:: TASK INSTRUCTIONS ::
Lines containing the word "code" are the ones to copy from the records below.

:: DATA EXTRACT ::
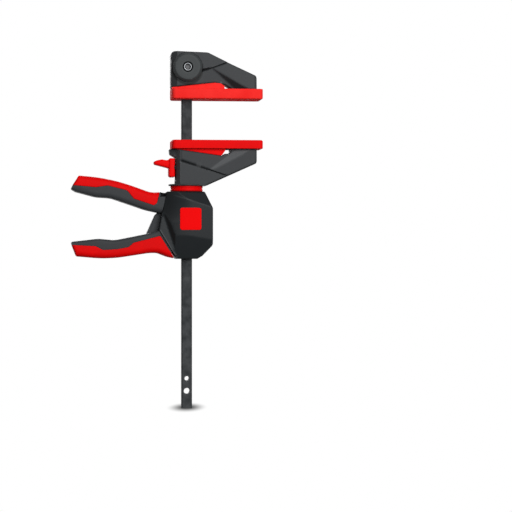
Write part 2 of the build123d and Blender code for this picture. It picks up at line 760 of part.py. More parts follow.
def main():
    """Builds and writes every node."""
    os.makedirs("parts", exist_ok=True)
    neck, moving_pad, brake_plate = make_swivel_neck(), make_moving_pad(), make_brake_plate()
    housing_front, housing_rear = split_housing(make_housing())
    nodes = {
        "bar": make_bar(),
        "fixed_jaw": make_fixed_jaw(),
        "fixed_pad": make_fixed_pad(),
        "clamp_disc_front": make_clamp_disc(),
        "clamp_disc_rear": make_rear_disc(),
        "clamp_screw": make_clamp_screw(),
        "clamp_nut": make_clamp_nut(),
        "locating_pin": make_locating_pin(),
        "moving_pad": moving_pad,
        "moving_jaw": make_moving_jaw(neck, moving_pad),
        "swivel_neck": neck,
        "swivel_collar": make_swivel_collar(),
        "thrust_washer": make_thrust_washer(),
        "fulcrum_pin": make_fulcrum_pin(),
        "brake_spring": make_brake_spring(),
        "brake_plate": brake_plate,
        "release_lever": make_release_lever(brake_plate),
        "housing_front": housing_front,
        "housing_rear": housing_rear,
        "housing_screws": make_housing_screws(),
        "badge_front": badge_plate(-housing_half, badge_thick - housing_half, 0),
        "badge_rear": badge_plate(housing_half - badge_thick, housing_half, 0),
        "upper_grip": make_upper_grip(),
        "trigger_pin": make_trigger_pin(),
        "trigger": make_trigger(),
        "trigger_grip": make_trigger_grip(),
        "drive_plates": make_drive_plates(),
        "seat_washer": make_seat_washer(),
        "drive_spring": make_drive_spring(),
    }
    for node, shape in nodes.items():
        save(shape, node)


main()
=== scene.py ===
"""Looks of a quick release bar clamp: a bar, two padded jaws, a release lever and a pump grip.

Sizes are millimetres along the clamp's own axes: X runs to the jaw tips, Y to the rear and Z up the
bar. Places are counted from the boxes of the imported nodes, so each piece follows what it stands for.
"""

import logging
import math
from collections.abc import Callable, Iterable, Sequence
from dataclasses import dataclass, field, replace
from enum import Enum
from typing import ClassVar

import bmesh
import bpy
import numpy as np
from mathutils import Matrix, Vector
from mathutils.geometry import delaunay_2d_cdt

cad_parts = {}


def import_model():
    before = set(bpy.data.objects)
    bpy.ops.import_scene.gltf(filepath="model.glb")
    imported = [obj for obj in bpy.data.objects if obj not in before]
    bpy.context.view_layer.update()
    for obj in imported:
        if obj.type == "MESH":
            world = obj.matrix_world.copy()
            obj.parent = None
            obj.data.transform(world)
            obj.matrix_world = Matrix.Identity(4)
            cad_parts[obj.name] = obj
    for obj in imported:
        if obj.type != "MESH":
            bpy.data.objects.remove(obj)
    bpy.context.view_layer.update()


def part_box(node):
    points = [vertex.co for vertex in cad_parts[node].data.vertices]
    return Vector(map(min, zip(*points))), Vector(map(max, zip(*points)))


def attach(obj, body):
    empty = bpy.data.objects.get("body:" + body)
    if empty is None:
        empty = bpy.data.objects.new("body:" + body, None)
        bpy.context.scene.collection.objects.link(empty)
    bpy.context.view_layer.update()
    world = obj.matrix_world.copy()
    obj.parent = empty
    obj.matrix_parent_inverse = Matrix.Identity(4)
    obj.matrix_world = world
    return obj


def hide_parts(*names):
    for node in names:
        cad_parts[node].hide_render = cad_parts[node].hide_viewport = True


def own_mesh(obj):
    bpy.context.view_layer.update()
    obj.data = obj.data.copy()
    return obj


LOG = logging.getLogger("bar_clamp")

Place = tuple[float, float]
Span = tuple[float, float]
Corner = tuple[float, ...]  # across, up, rounding radius and, where it has its own, the rim of the next edge
Height = Callable[[np.ndarray, np.ndarray], np.ndarray]
Colour = tuple[float, float, float, float]

MM = 0.001
BAR_AXIS: Place = (0.0, 0.0)
PAST = 20.0  # in front of every piece, or behind it
CLEAR = 5.0  # how far a tool runs past the piece that it cuts
SLIDE_GAP = 0.15  # between the bar and what slides on it
SWING_WAY = 6.62  # radius that clears the bar as the grip turns
SCREW_WAY = 3.1  # radius of the hole over a housing screw's head
SEAT_SETBACK = 37.6  # how far inside its pad's tip a jaw's seat ends


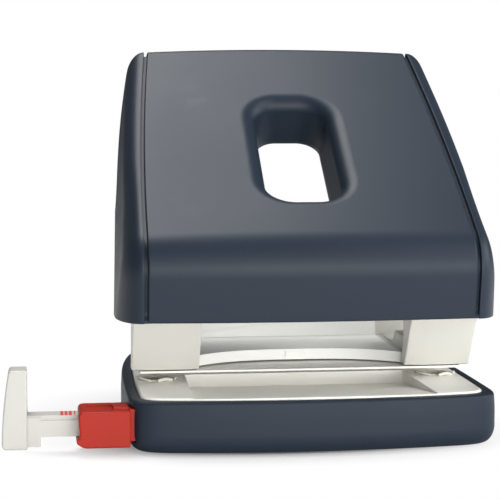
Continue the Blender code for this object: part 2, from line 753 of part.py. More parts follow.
def cheek_outline():
    """Side view of a cheek: it leans forward to a round head about the lever axle."""
    low = frame_low_z()
    foot = Vector((CHEEK_FRONT_Y, low))
    head = Vector((AXLE_Y, AXLE_Z))
    to_head = head - foot
    lean = math.atan2(to_head.y, to_head.x) + math.asin(CHEEK_HEAD_RADIUS / to_head.length)
    front_deg = math.degrees(lean) + 90.0
    points = [tuple(foot)]
    points += arc(tuple(head), CHEEK_HEAD_RADIUS, front_deg, 0.0, 10)
    points += [(AXLE_Y + CHEEK_HEAD_RADIUS, BOSS_TOP_Z), (CHEEK_REAR_FOOT_Y, low)]
    return points


def boss_outline():
    """Side view of the pin boss and the flat foot behind it."""
    low = frame_low_z() + SHELF_LIFT
    foot_top = frame_low_z() + CHEEK_FOOT_HEIGHT
    slope_y = BOSS_REAR_Y + (BOSS_TOP_Z - foot_top)
    front = AXLE_Y + 0.5 * CHEEK_HEAD_RADIUS
    return [(front, low), (front, BOSS_TOP_Z), (BOSS_REAR_Y, BOSS_TOP_Z), (slope_y, foot_top),
            (FRAME_REAR_Y, foot_top), (FRAME_REAR_Y, low)]


def shelf_outline():
    """Plan of the shelf between the cheeks, with its hollow arched front edge."""
    half = CHEEK_INNER_X + 2.0 * CHEEK_ROUND
    rear = FRAME_REAR_Y - SHELF_SET_BACK
    points = [(half, rear), (-half, rear)]
    steps = 16
    for i in range(steps + 1):
        share = 2.0 * i / steps - 1.0
        back = SHELF_ARCH_DEPTH * (1.0 - abs(share) ** SHELF_ARCH_POWER)
        points.append((half * share, CHEEK_FRONT_Y + CHEEK_ROUND + back))
    return points


def build_frame(parts, cutters, paint):
    low = frame_low_z()
    shelf_top = low + SHELF_THICKNESS
    frame = outline_solid("punch_frame", shelf_outline(), low + 2.0 * SHELF_LIFT, shelf_top, "Z",
                          parts, paint)
    for side, label in ((-1, "left"), (1, "right")):
        near, far = sorted((side * CHEEK_INNER_X, side * CHEEK_OUTER_X))
        cheek = outline_solid("cheek_" + label, cheek_outline(), near, far, "X", cutters)
        round_edges(cheek, CHEEK_ROUND, segments=2)
        join(frame, cheek)
        inner = CHEEK_INNER_X + CHEEK_ROUND
        near, far = sorted((side * inner, side * BOSS_OUTER_X))
        boss = outline_solid("pin_boss_" + label, boss_outline(), near, far, "X", cutters)
        round_edges(boss, BOSS_ROUND, segments=2)
        join(frame, boss)
    wall_front = FRAME_REAR_Y - REAR_WALL_THICKNESS - REAR_WALL_LEAN
    inner = shelf_top - 0.5 * SHELF_THICKNESS
    wall = [(wall_front, inner), (FRAME_REAR_Y - REAR_WALL_LEAN, inner),
            (FRAME_REAR_Y, REAR_WALL_TOP_Z), (FRAME_REAR_Y - REAR_WALL_THICKNESS, REAR_WALL_TOP_Z)]
    half = BOSS_OUTER_X - CHEEK_ROUND
    join(frame, outline_solid("rear_wall", wall, -half, half, "X", cutters, smooth=False))
    arch_y = CHEEK_FRONT_Y + CHEEK_ROUND + SHELF_ARCH_DEPTH
    mark_low = low + SHELF_SET_BACK + CENTRE_MARK_DEPTH
    mark = box("centre_mark", (-0.5 * CENTRE_MARK_WIDTH, arch_y - CENTRE_MARK_DEPTH, mark_low),
               (0.5 * CENTRE_MARK_WIDTH, arch_y + CENTRE_MARK_WIDTH, shelf_top - CENTRE_MARK_DEPTH),
               cutters)
    join(frame, mark)
    for side, label in ((-1, "left"), (1, "right")):
        cut(frame, rod_z("frame_pin_bore_" + label, PIN_RADIUS + RUN_GAP, low - CUT_OVERRUN,
                         BOSS_TOP_Z + CUT_OVERRUN, side * 0.5 * HOLE_SPACING, PUNCH_LINE_Y, cutters))
    cut(frame, rod_x("frame_axle_bore", AXLE_RADIUS + SEAT_GAP, -CHEEK_OUTER_X - CUT_OVERRUN,
                     CHEEK_OUTER_X + CUT_OVERRUN, AXLE_Y, AXLE_Z, cutters))
    bore_for_screws(frame, low, shelf_top, cutters, overrun=-SCREW_ROOF)
    return frame


def build_frame_screws(parts, steel):
    """Screws from under the plate: head below it, shank up into the frame."""
    screws = []
    head_top = PLATE_TOP_Z - PLATE_THICKNESS - SEAT_GAP
    tip = frame_low_z() + SCREW_BITE
    for place, label in screw_places():
        profile = [(0.0, tip), (SCREW_SHANK_RADIUS, tip), (SCREW_SHANK_RADIUS, head_top),
                   (SCREW_HEAD_RADIUS, head_top),
                   (SCREW_HEAD_RADIUS, head_top - SCREW_HEAD_HEIGHT),
                   (0.0, head_top - SCREW_HEAD_HEIGHT)]
        screws.append(turned("frame_screw_" + label, profile, (place[0], place[1], 0.0), parts,
                             steel, steps=16))
    return screws


def build_axle(parts, steel):
    return rod_x("lever_axle", AXLE_RADIUS, -AXLE_HALF_LENGTH, AXLE_HALF_LENGTH, AXLE_Y, AXLE_Z,
                 parts, steel)


def bracket_ear_inner_x():
    return CHEEK_INNER_X - BRACKET_SIDE_GAP - BRACKET_PLATE


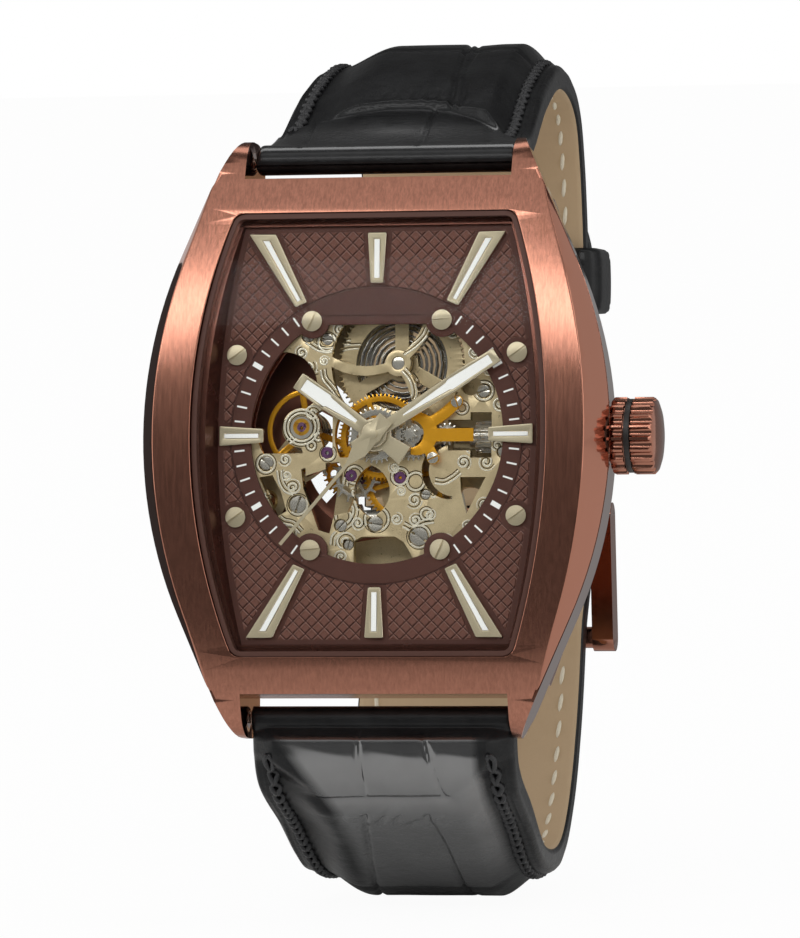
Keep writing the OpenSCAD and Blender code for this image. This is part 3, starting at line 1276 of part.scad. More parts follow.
case_body();
bezel();
crystal();
crystal_gasket();
rehaut();
dial();
hour_markers();
marker_lume();
dial_screws();
movement_ring();
main_plate();
barrel_bridge();
train_bridge();
balance_cock();
pallet_bridge();
setting_yoke();
barrel();
mainspring();
barrel_arbor();
ratchet_wheel();
crown_wheel();
click();
centre_wheel();
third_wheel();
fourth_wheel();
escape_wheel();
pallet_fork();
balance_wheel();
hairspring();
cannon_pinion();
minute_wheel();
hour_wheel();
setting_wheel();
jewels();
shock_settings();
movement_screws();
winding_stem();
sliding_pinion();
winding_pinion();
crown();
crown_gasket();
rotor();
rotor_bearing();
reversing_wheel();
case_back();
back_crystal();
back_screws();
hour_hand();
hour_lume();
minute_hand();
minute_lume();
seconds_hand();
upper_strap();
lower_strap();
lug_bars();
buckle_bar();
buckle_frame();
buckle_tongue();
fixed_keeper();
free_keeper();
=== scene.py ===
# %% [markdown]
# # Skeleton wristwatch with a barrel-shaped case
# The watch is already built as 60 exact solids, in metres: the dial looks along -Y, the crown is at +X and
# twelve o'clock is at +Z. This notebook dresses it. It loads the solids as a fixed frame, gives every one a
# finish, and makes the parts that a solid modeller is poor at: padded leather, stitching and fine engraving.

# %% Load the watch
import math

import bmesh
import bpy
import numpy as np
from mathutils import Matrix, Vector


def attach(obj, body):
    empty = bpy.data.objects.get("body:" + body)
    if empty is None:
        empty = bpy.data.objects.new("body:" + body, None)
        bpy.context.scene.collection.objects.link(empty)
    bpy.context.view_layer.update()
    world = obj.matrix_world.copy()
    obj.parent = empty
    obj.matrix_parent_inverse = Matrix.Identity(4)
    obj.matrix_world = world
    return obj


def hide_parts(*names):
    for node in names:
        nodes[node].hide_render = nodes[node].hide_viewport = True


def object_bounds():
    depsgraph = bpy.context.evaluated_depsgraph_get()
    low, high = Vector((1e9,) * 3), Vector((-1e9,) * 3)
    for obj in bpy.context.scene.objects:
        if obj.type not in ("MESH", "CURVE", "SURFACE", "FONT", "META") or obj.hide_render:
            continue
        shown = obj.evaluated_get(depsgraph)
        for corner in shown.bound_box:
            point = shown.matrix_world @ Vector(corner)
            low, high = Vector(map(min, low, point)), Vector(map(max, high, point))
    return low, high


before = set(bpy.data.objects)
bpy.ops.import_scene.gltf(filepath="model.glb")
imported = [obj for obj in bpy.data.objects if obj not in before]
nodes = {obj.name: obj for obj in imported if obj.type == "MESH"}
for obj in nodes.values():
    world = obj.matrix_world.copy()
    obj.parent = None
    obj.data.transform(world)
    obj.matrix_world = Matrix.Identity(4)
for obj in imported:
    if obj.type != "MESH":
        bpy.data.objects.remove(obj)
watch_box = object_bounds()
print("solids:", len(nodes), "box in mm:", [[round(v * 1000, 2) for v in corner] for corner in watch_box])

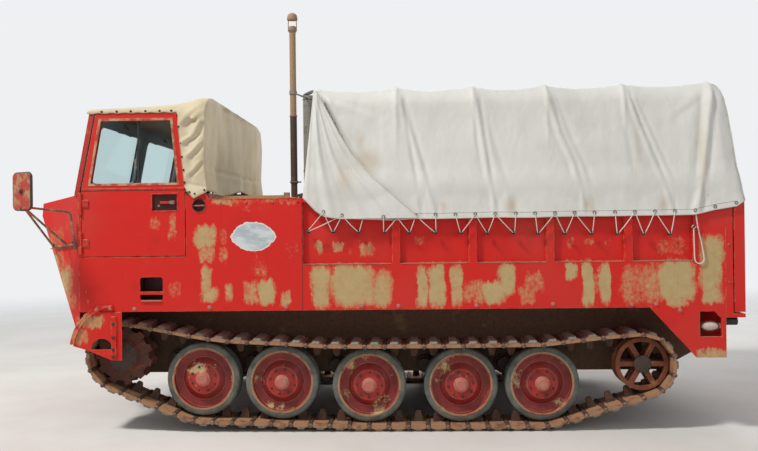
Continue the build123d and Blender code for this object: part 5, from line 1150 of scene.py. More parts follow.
def add_lacing():
    """Welded hooks along the bed's side, and the cord that laces the hem down to them."""
    hooks = Piece("lacing_hooks", BLACK_STEEL)
    cords = Piece("hem_lacing", ROPE_CLOTH)
    for side in (1, -1):
        for number, x in enumerate(HOOK_XS):
            z = hook_height(number)
            hooks.box((x, side * (SIDE + 0.004), z + 0.004), (0.030, 0.008, 0.034))
            hooks.tube([(x, side * (SIDE + 0.002), z), (x, side * (SIDE + 0.018), z - 0.004),
                        (x, side * (SIDE + 0.030), z - 0.004), (x, side * (SIDE + 0.036), z + 0.006),
                        (x, side * (SIDE + 0.036), z + 0.020)], 0.0045, 0, 8)
        kept = lacing_line(side)
        dense = []
        threaded = [kept[0]]
        for a, b in zip(kept, kept[1:]):
            if min(a[2], b[2]) > 1.70 and math.dist(a, b) > 0.05:
                threaded += [(a[0], a[1] - 0.030, a[2]), (b[0], b[1] - 0.030, b[2])]
            threaded.append(b)
        for a, b in zip(threaded, threaded[1:]):
            steps = max(1, int(math.dist(a, b) / 0.035))
            for i in range(steps):
                share = i / steps
                hang = 0.004 * math.sin(math.pi * share) if steps > 1 else 0
                dense.append((lerp(a[0], b[0], share), side * (lerp(a[1], b[1], share) + hang),
                              lerp(a[2], b[2], share) - hang))
        dense.append((kept[-1][0], side * kept[-1][1], kept[-1][2]))
        cords.tube(dense, 0.0038, 0, 6)
    hooks.done()
    cords.done()


# Cab canvas: roof, round corners and rear wall in one sheet, with quarter panels, a seam and snaps
CAB_HALF = 1.3430
CAB_FRONT = (2.424, 2.660)
CAB_PEAK = (1.474, 2.758)
# columns: x and the roof's height, then x and its corners' radius
CAB_TOPS = [CAB_FRONT, (2.114, 2.672), (1.747, 2.690), (1.647, 2.724), (1.570, 2.752), (1.520, 2.763),
            CAB_PEAK]
CAB_RADII = [(2.424, 0.022), (1.760, 0.070), (1.620, 0.160), (1.474, 0.210)]
# columns: points (x, z) of one fold of the quarter panel, its height and its width
QUARTER_FOLDS = [
    ([(1.453, 2.700), (1.577, 2.606), (1.660, 2.519)], 0.016, 0.030),
    ([(1.489, 2.557), (1.552, 2.436), (1.656, 2.370)], 0.016, 0.022),
    ([(1.482, 2.390), (1.562, 2.301), (1.610, 2.262)], 0.013, 0.020),
    ([(1.490, 2.232), (1.564, 2.145), (1.610, 2.110)], 0.010, 0.018),
]
CAB_HEM_Z = 2.628
# columns: x and z down the rear wall at its corners and at its middle
CAB_REAR_LINE = [(1.466, 2.766), (1.470, 2.645), (1.484, 2.198), (1.470, 2.080), (1.453, 1.930)]
CAB_REAR_MIDDLE = [(1.466, 2.766), (1.474, 2.500), (1.484, 2.200), (1.490, 2.100), (1.484, 1.930)]
CAB_PILLAR_LINE = [(1.702, 2.640), (1.642, 2.030), (1.636, 1.900)]
QUARTER_HEM = [(0.0, 1.978), (0.35, 1.950), (0.62, 1.926), (0.80, 1.965), (1.0, 2.020)]
SNAPS = [(2.317, 2.640), (2.193, 2.640), (2.077, 2.640), (1.957, 2.640), (1.840, 2.640), (1.745, 2.640),
         (1.686, 2.508), (1.672, 2.374), (1.660, 2.262), (1.650, 2.156), (1.642, 2.053), (1.556, 1.960),
         (1.600, 1.975), (1.478, 1.990)]


def resample(points, step):
    """Points every so often along a line of (x, z)."""
    found = []
    for a, b in zip(points, points[1:]):
        count = max(1, int(math.dist(a, b) / step))
        found += [(lerp(a[0], b[0], i / count), lerp(a[1], b[1], i / count)) for i in range(count)]
    return found + [points[-1]]


def cab_corner(x):
    """The roof's height and its corners' radius at an x."""
    return on_line(CAB_TOPS, x, 0), on_line(CAB_RADII, x, 0)


def quarter_fold(x, z):
    """How far the quarter panel's slanting folds push it out."""
    total = 0.0
    for points, height, width in QUARTER_FOLDS:
        top, foot = points[0][1], points[-1][1]
        if not foot - 0.06 < z < top + 0.06:
            continue
        level = min(max(z, foot), top)
        slant = abs(points[0][0] - points[-1][0]) / (top - foot)
        away = (x - on_line(points, level, 1)) / math.hypot(1, slant) / width
        ends = min(1.0, (top + 0.06 - z) / 0.07) * min(1.0, (z - foot + 0.06) / 0.08)
        total += ends * height * (math.exp(-(away - 0.6) ** 2) - 1.3 * math.exp(-((away + 0.8) / 0.9) ** 2))
    share = clamp((x - CAB_REAR_LINE[0][0]) / (CAB_PILLAR_LINE[0][0] - CAB_REAR_LINE[0][0]))
    return total * math.sin(math.pi * share) ** 0.5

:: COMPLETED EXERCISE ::
Write part 2 of the build123d and Blender code for this picture. It picks up at line 760 of part.py. More parts follow.
Continue the Blender code for this object: part 2, from line 753 of part.py. More parts follow.
Keep writing the OpenSCAD and Blender code for this image. This is part 3, starting at line 1276 of part.scad. More parts follow.
Continue the build123d and Blender code for this object: part 5, from line 1150 of scene.py. More parts follow.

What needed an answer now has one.